*Data excerpt*
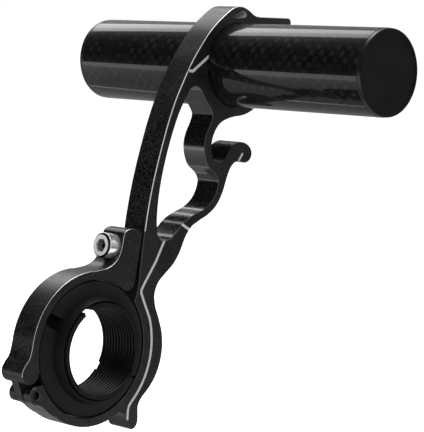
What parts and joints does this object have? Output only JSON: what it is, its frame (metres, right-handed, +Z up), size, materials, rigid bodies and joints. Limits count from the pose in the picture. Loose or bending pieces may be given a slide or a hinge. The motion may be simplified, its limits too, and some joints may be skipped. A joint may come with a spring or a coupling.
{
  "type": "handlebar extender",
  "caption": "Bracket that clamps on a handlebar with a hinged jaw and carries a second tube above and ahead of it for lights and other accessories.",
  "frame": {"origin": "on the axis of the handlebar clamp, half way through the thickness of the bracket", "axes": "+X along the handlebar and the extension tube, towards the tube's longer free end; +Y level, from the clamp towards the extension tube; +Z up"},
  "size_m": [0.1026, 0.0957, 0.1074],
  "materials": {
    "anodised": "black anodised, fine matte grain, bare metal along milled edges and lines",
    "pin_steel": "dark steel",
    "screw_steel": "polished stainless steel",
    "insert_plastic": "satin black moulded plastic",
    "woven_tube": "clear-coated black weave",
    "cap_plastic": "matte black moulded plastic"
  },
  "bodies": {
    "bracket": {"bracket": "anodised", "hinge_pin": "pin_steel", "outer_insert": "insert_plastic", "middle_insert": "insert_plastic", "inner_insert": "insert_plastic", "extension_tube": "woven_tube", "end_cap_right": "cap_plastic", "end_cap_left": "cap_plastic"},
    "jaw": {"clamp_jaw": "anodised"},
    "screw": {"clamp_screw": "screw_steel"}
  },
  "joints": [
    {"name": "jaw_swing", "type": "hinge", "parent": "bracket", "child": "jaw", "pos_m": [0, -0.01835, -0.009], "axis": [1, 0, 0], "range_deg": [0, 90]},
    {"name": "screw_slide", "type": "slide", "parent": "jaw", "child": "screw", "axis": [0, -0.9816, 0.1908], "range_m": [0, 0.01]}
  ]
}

*Exercise*
Please set down all the data word for word.

*Result of the task*
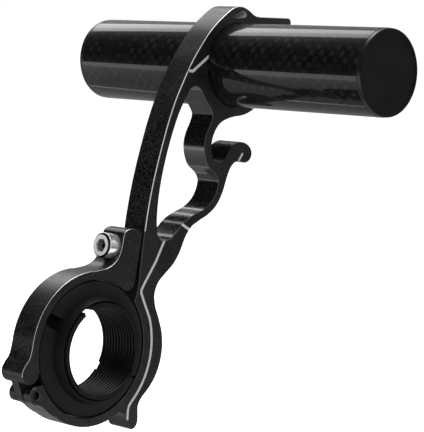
What parts and joints does this object have? Output only JSON: what it is, its frame (metres, right-handed, +Z up), size, materials, rigid bodies and joints. Limits count from the pose in the picture. Loose or bending pieces may be given a slide or a hinge. The motion may be simplified, its limits too, and some joints may be skipped. A joint may come with a spring or a coupling.
{
  "type": "handlebar extender",
  "caption": "Bracket that clamps on a handlebar with a hinged jaw and carries a second tube above and ahead of it for lights and other accessories.",
  "frame": {"origin": "on the axis of the handlebar clamp, half way through the thickness of the bracket", "axes": "+X along the handlebar and the extension tube, towards the tube's longer free end; +Y level, from the clamp towards the extension tube; +Z up"},
  "size_m": [0.1026, 0.0957, 0.1074],
  "materials": {
    "anodised": "black anodised, fine matte grain, bare metal along milled edges and lines",
    "pin_steel": "dark steel",
    "screw_steel": "polished stainless steel",
    "insert_plastic": "satin black moulded plastic",
    "woven_tube": "clear-coated black weave",
    "cap_plastic": "matte black moulded plastic"
  },
  "bodies": {
    "bracket": {"bracket": "anodised", "hinge_pin": "pin_steel", "outer_insert": "insert_plastic", "middle_insert": "insert_plastic", "inner_insert": "insert_plastic", "extension_tube": "woven_tube", "end_cap_right": "cap_plastic", "end_cap_left": "cap_plastic"},
    "jaw": {"clamp_jaw": "anodised"},
    "screw": {"clamp_screw": "screw_steel"}
  },
  "joints": [
    {"name": "jaw_swing", "type": "hinge", "parent": "bracket", "child": "jaw", "pos_m": [0, -0.01835, -0.009], "axis": [1, 0, 0], "range_deg": [0, 90]},
    {"name": "screw_slide", "type": "slide", "parent": "jaw", "child": "screw", "axis": [0, -0.9816, 0.1908], "range_m": [0, 0.01]}
  ]
}